The Kill Artist- an Israeli undercover operative who restores great works of art. You can't really go wrong with that. I enjoyed this, but I still missed Flynn's Mitch Rapp. Maybe, though, once I get better acquainted with the series, I'll make friends with Gabriel Allon too.
The Faithful Spy- This one was a bit of a twist on the more typical spy novel. It was interesting. I haven't decided whether or not I'm a fan of Berenson's John Wells yet. I was able to take a couple of weeks on this book- not something I can say for Vince Flynn. I usually read those in a day or two. The book was engaging, but just not of the "I can barely keep my eyes open but I still can't put this book down" variety. I plan to read more in this series as well, though.
A Book from the List
I've had a list of books that I've wanted to read for a long time. Every once in awhile, I finally get around to reading one. Some of them I've hated (Moby Dick) others I wondered why I took so long to discover such a great read (Oliver Twist.) This one was in the second category.

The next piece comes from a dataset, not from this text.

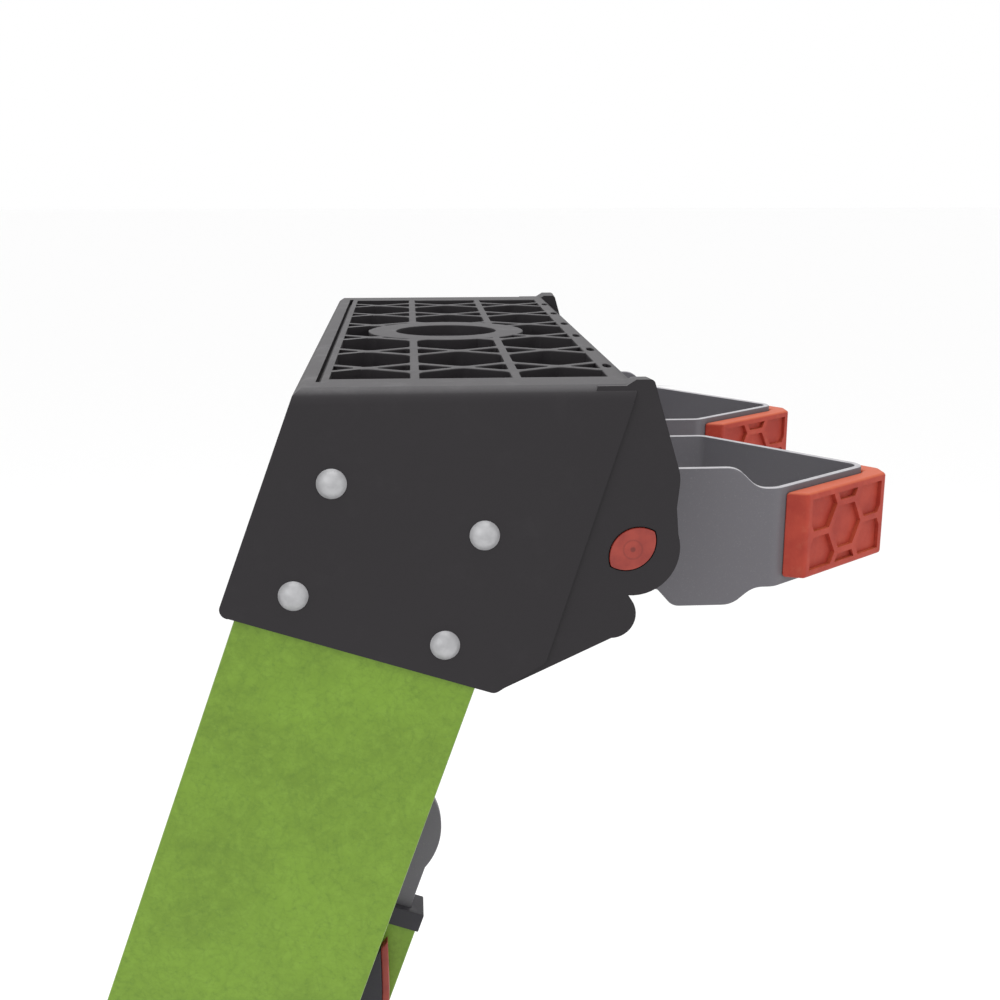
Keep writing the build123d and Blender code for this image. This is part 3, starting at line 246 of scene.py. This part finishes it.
def orange_rubber():
    """Moulded rubber: fine grain, a dull bloom, a painted highlight on faces turned up, and patches
    of pale dust.
    """
    finish = Finish("orange_grip", Specular_IOR_Level=0.25)
    cloud = finish.noise(14 * MM, 4.0, 0.6)
    grain = finish.noise(0.9 * MM, 2.0, 0.6)
    dust = finish.noise(5 * MM, 3.0, 0.7).ramp(0.5, 0.8)
    colour = finish.mix(cloud.ramp(0.3, 0.7), rgb(152, 50, 38), rgb(168, 62, 46))
    # Painted highlight: faces turned up are lightened towards a paler orange.
    colour = finish.mix(finish.facing("Z").ramp(0.2, 0.75) * 0.8, colour, rgb(176, 84, 54))
    colour = finish.mix(dust * 0.15, colour, rgb(190, 116, 92))
    finish.set(Base_Color=colour, Roughness=0.5 + dust * 0.08 + grain * 0.08)
    finish.bump(grain, 0.08 * MM, 0.6)
    return finish.material


def black_rubber():
    """Black sole rubber with grey floor dust in its grain."""
    finish = Finish("sole_black", Specular_IOR_Level=0.25)
    cloud = finish.noise(14 * MM, 4.0, 0.6)
    grain = finish.noise(1.4 * MM, 2.0, 0.6)
    dust = finish.noise(5 * MM, 4.0, 0.7).ramp(0.5, 0.75)
    colour = finish.mix(cloud.ramp(0.3, 0.7), rgb(26, 26, 27), rgb(38, 38, 39))
    colour = finish.mix(dust * 0.25, colour, rgb(98, 96, 92))
    finish.set(Base_Color=colour, Roughness=0.66 + dust * 0.1 + grain * 0.06)
    finish.bump(grain, 0.1 * MM, 0.6)
    return finish.material


def extruded_aluminium():
    """Bare metal with drawing lines along the treads, faint stains and small handling marks."""
    finish = Finish("extruded_aluminium", Metallic=1.0)
    lines = finish.noise(0.6 * MM, 3.0, 0.7, finish.turned(stretch=(1, 50, 1)))
    stain = finish.noise(30 * MM, 4.0, 0.6)
    marks = finish.noise(1.6 * MM, 2.0, 0.6).ramp(0.55, 0.75)
    body = finish.mix(stain * 0.6 + marks * 0.3, rgb(205, 206, 208), rgb(178, 180, 184))
    finish.set(Base_Color=body, Roughness=0.3 + lines * 0.16 + stain * 0.08 + marks * 0.05)
    finish.bump(lines * 0.7 + marks * 0.3, 0.035 * MM, 0.5)
    return finish.material


def plated_steel():
    """Zinc plate with its faint crystalline spangle."""
    finish = Finish("zinc_plated_steel", Metallic=1.0)
    spangle = finish.cells(3.4 * MM)
    haze = finish.noise(18 * MM, 3.0)
    body = finish.mix(spangle.ramp(0.1, 0.7), rgb(196, 198, 204), rgb(166, 170, 178))
    finish.set(Base_Color=body, Roughness=0.28 + haze * 0.14 + spangle * 0.06)
    finish.bump(spangle, 0.02 * MM, 0.4)
    return finish.material


def rivet_metal():
    """Satin aluminium, as a formed rivet head shows, a little dull in patches."""
    finish = Finish("satin_rivet", Metallic=0.35, Specular_IOR_Level=0.6)
    grain = finish.noise(0.5 * MM, 2.0, 0.5)
    cloud = finish.noise(5 * MM, 3.0, 0.6)
    body = finish.mix(cloud.ramp(0.3, 0.7), rgb(160, 160, 162), rgb(174, 174, 176))
    finish.set(Base_Color=body, Roughness=0.34 + cloud * 0.12 + grain * 0.06)
    finish.bump(grain, 0.012 * MM, 0.4)
    return finish.material


def button_plastic():
    """Orange moulding with an ejector mark in the middle: a sunken dot and a fainter ring round it,
    darkened with painted shade.
    """
    gloss = {"Specular_IOR_Level": 0.4, "Coat_Weight": 0.1, "Coat_Roughness": 0.3}
    finish = Finish("orange_moulding", **gloss)
    cloud = finish.noise(7 * MM, 3.0)
    grain = finish.noise(0.8 * MM, 2.0)
    away = finish.distance(BUTTON_OFFSET, 1 * MM)
    ring = away.ramp(3.0, 3.4) - away.ramp(3.6, 4.0)
    mark = away.ramp(1.2, 0.7) + ring * 0.45
    body = finish.mix(cloud.ramp(0.3, 0.7), rgb(132, 44, 36), rgb(150, 56, 44))
    # Painted shade: the ejector mark's dot and ring are darkened where they are sunk in.
    body = finish.mix(mark * 0.7, body, rgb(92, 28, 24))
    finish.set(Base_Color=body, Roughness=0.42 + grain * 0.12)
    finish.bump(grain * 0.3 - mark, 0.12 * MM, 0.6)
    return finish.material


finishes = {
    "cap_plastic": moulded_plastic("cap_black", rgb(31, 28, 31), rgb(38, 35, 38), top_highlight_and_wear=0.4),
    "fibreglass": fibreglass(),
    "black_plastic": moulded_plastic("trim_black", rgb(44, 42, 49), rgb(54, 52, 58), rough=0.38),
    "sole_rubber": black_rubber(),
    "boot_plastic": moulded_plastic("boot_grey", rgb(40, 40, 42), rgb(52, 52, 54), 1.1 * MM, 0.5),
    "grey_paint": grey_powder_coat(),
    "orange_rubber": orange_rubber(),
    "orange_plastic": button_plastic(),
    "step_aluminium": extruded_aluminium(),
    "rivet_aluminium": rivet_metal(),
    "plated_steel": plated_steel(),
}


# ---- Modelling helpers ---------------------------------------------------------------------------

# Edges turning more than these many degrees are shaded sharp, rounded all over a piece, or rounded
# in a chosen place.
SHADED_SHARP, SOFTENED, ROUNDED = 40.0, 35.0, 50.0
# Points closer than this are one point in a CAD node's loose triangles.
WELD = 0.002 * MM
# How far from a flat face's height its own points may lie.
LEVEL = 0.02 * MM


def pick(piece):
    """Selects one object and nothing else, and makes it the active one."""
    bpy.ops.object.select_all(action="DESELECT")
    piece.select_set(True)
    bpy.context.view_layer.objects.active = piece


def edit(piece):
    """Opens a piece in edit mode with all of it selected."""
    pick(piece)
    bpy.ops.object.mode_set(mode="EDIT")
    bpy.ops.mesh.select_all(action="SELECT")


def leave():
    bpy.ops.object.mode_set(mode="OBJECT")


def add_modifier(piece, kind, **settings):
    """Adds a modifier and applies it at once."""
    modifier = piece.modifiers.new(kind.lower(), kind)
    for key, value in settings.items():
        setattr(modifier, key, value)
    pick(piece)
    bpy.ops.object.modifier_apply(modifier=modifier.name)


def shade(piece):
    """Smooth shading that keeps the large flat faces flat."""
    pick(piece)
    bpy.ops.object.shade_smooth_by_angle(angle=math.radians(SHADED_SHARP))
    add_modifier(piece, "WEIGHTED_NORMAL", keep_sharp=True, weight=100)


def soften(piece, width):
    """Rounds every sharp edge of a piece."""
    settings = {"width": width, "segments": 2, "limit_method": "ANGLE"}
    settings.update(use_clamp_overlap=False, loop_slide=False)
    add_modifier(piece, "BEVEL", angle_limit=math.radians(SOFTENED), **settings)
    shade(piece)


def round_edges(piece, chosen, width, segments):
    """Rounds the sharp edges whose two ends both lie in the chosen place."""
    edit(piece)
    bpy.ops.mesh.select_mode(type="EDGE")
    bpy.ops.mesh.select_all(action="DESELECT")
    bpy.ops.mesh.edges_select_sharp(sharpness=math.radians(ROUNDED))
    leave()
    points = [vertex.co for vertex in piece.data.vertices]
    sharp = [line.select for line in piece.data.edges]
    for part in (*piece.data.vertices, *piece.data.polygons):
        part.select = False
    for line, keen in zip(piece.data.edges, sharp):
        line.select = keen and all(chosen(points[index]) for index in line.vertices)
    bpy.ops.object.mode_set(mode="EDIT")
    settings = {"affect": "EDGES", "clamp_overlap": False, "loop_slide": False}
    bpy.ops.mesh.bevel(offset=width, segments=segments, **settings)
    leave()


def merged_copy(node, name):
    """A copy of a CAD node as one welded mesh."""
    piece = frame["nodes"][node].copy()
    piece.data = piece.data.copy()
    for key in list(piece.keys()):
        del piece[key]
    piece.parent = None
    piece.name = name
    piece.data.name = name
    bpy.context.scene.collection.objects.link(piece)
    edit(piece)
    bpy.ops.mesh.remove_doubles(threshold=WELD)
    bpy.ops.mesh.customdata_custom_splitnormals_clear()
    leave()
    return piece


def paint(piece, slot):
    piece.data.materials.clear()
    piece.data.materials.append(finishes[slot])


def settle(piece, node, *others):
    """Hands a finished piece to the frame: its body, its finish and the CAD nodes it stands for."""
    body = frame["nodes"][node]["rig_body"]
    slot = slots[node]
    paint(piece, slot)
    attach(piece, body)
    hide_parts(node, *others)


# ---- The ladder's pieces -------------------------------------------------------------------------

slots = {entry["node"]: entry["material_slot"] for entry in frame["record"]["subparts"]}

# Edge radii of the real pieces, by how their nodes' names begin.
EDGE = {
    "front_rail": 0.9 * MM,
    "rear_rail": 0.8 * MM,
    "hinge_bracket": 0.4 * MM,
    "hinge_plate": 0.6 * MM,
    "step_": 0.5 * MM,
    "knee_brace": 0.4 * MM,
    "front_foot": 1.2 * MM,
    "rear_foot": 1.0 * MM,
    "rear_rail_cap": 0.5 * MM,
    "rear_rung": 0.5 * MM,
    "spreader": 0.4 * MM,
    "lock_lever": 0.7 * MM,
    "wall_pad_loop": 0.7 * MM,
    "shaft_collars": 0.5 * MM,
    "release_button": 0.4 * MM,
}


def edge_of(node):
    """The longest matching name wins, so a rail's end cap doesn't take the rail's radius."""
    names = [name for name in EDGE if node.startswith(name)]
    return EDGE[max(names, key=len)] if names else None


# The cap's deck is flat this near its middle, and its tray ends these far inside its outline.
CAP_MIDDLE = 60 * MM
TRAY_FRONT, TRAY_BACK, TRAY_END = 51 * MM, 9 * MM, 20 * MM
TRAY_EDGE, GRIP_EDGE = 0.6 * MM, 1.3 * MM


def make_cap():
    """The top cap, with the upper edges of its tray's ribs and of its oval rounded over."""
    cap = merged_copy("top_cap", "top_cap_finished")
    low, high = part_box("top_cap")
    deck = max(vertex.co.z for vertex in cap.data.vertices if abs(vertex.co.y) < CAP_MIDDLE)

    def on_tray(point):
        across = low.x + TRAY_FRONT < point.x < high.x - TRAY_BACK
        along = abs(point.y) < high.y - TRAY_END
        return across and along and abs(point.z - deck) < LEVEL

    round_edges(cap, on_tray, TRAY_EDGE, 2)
    shade(cap)
    settle(cap, "top_cap")


def make_grip(node):
    """A rubber nose with its upper and lower outer edges rounded over."""
    grip = merged_copy(node, node + "_finished")
    low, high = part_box(node)

    def on_rim(point):
        return min(abs(point.z - low.z), abs(point.z - high.z)) < LEVEL

    round_edges(grip, on_rim, GRIP_EDGE, 3)
    shade(grip)
    settle(grip, node)


grips = ("wall_pad_grip_left", "wall_pad_grip_right")
make_cap()
for node in grips:
    make_grip(node)

# Rivets and pins keep their CAD shape, which is round already; so does what has no radius above.
for node in sorted(set(frame["nodes"]) - {"top_cap", *grips}):
    if edge_of(node) and "rivets" not in node and "pins" not in node:
        piece = merged_copy(node, node + "_finished")
        soften(piece, edge_of(node))
        settle(piece, node)
    else:
        paint(frame["nodes"][node], slots[node])


# ---- Floor, light and camera ---------------------------------------------------------------------

FLOOR_SIZE, WORLD_LIGHT = 120.0, 1.0
SENSOR, LENS = 36.0, 46.1
CAMERA_PLACE = (233.25 * MM, -616.6 * MM, 1797.2 * MM)
CAMERA_PITCH, CAMERA_YAW = 14.51, 4.04


def make_floor():
    bpy.ops.object.select_all(action="DESELECT")
    bpy.ops.mesh.primitive_plane_add(size=FLOOR_SIZE)
    floor = bpy.context.object
    floor.name = "studio_floor"
    finish = Finish("pale_floor", Roughness=0.9, Specular_IOR_Level=0.1)
    finish.set(Base_Color=rgb(253, 253, 253))
    floor.data.materials.append(finish.material)


def make_world():
    world = bpy.data.worlds.new("studio")
    bpy.context.scene.world = world
    world.use_nodes = True
    background = world.node_tree.nodes["Background"]
    background.inputs["Color"].default_value = (1.0, 1.0, 1.0, 1.0)
    background.inputs["Strength"].default_value = WORLD_LIGHT


def add_softbox(name, place, target, size, power):
    """A rectangular light of this size and power in watts, turned to the target."""
    light = bpy.data.lights.new(name, "AREA")
    light.shape = "RECTANGLE"
    light.size, light.size_y = size
    light.energy = power
    lamp = bpy.data.objects.new(name, light)
    bpy.context.scene.collection.objects.link(lamp)
    lamp.location = place
    lamp.rotation_euler = (Vector(target) - Vector(place)).to_track_quat("-Z", "Y").to_euler()


def make_camera():
    data = bpy.data.cameras.new("viewpoint")
    data.sensor_width = SENSOR
    data.lens = LENS
    camera = bpy.data.objects.new("viewpoint", data)
    bpy.context.scene.collection.objects.link(camera)
    camera.location = CAMERA_PLACE
    camera.rotation_euler = (math.radians(90.0 - CAMERA_PITCH), 0.0, -math.radians(CAMERA_YAW))
    bpy.context.scene.camera = camera


cap_low, cap_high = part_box("top_cap")
cap_middle = (cap_low + cap_high) / 2
make_floor()
make_world()
add_softbox("overhead", cap_middle + Vector((0.1, 0.5, 2.4)), cap_middle, (2.6, 2.6), 52.0)
add_softbox("key", cap_middle + Vector((-1.9, -2.2, 1.3)), cap_middle, (1.8, 1.8), 16.0)
add_softbox("fill", cap_middle + Vector((2.4, -1.6, 0.2)), cap_middle, (1.6, 2.2), 5.0)
make_camera()
bpy.context.scene.view_settings.view_transform = "Standard"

The Iliad- I read the Lattimore translation, and I thoroughly enjoyed it. I had thought, for some reason, that it was going to be hard to read, but I found it entertaining and beautiful, and the language really wasn't difficult. (Thanks, Dad, for having me memorize verses in the King James Version when I was three.) I was delighted that reading it didn't feel like a chore, and I could, in fact, see myself reading this again.
So that's what I read this summer! I'm always open to book recommendations (although my list is long and getting longer.) Have any favorites I should try?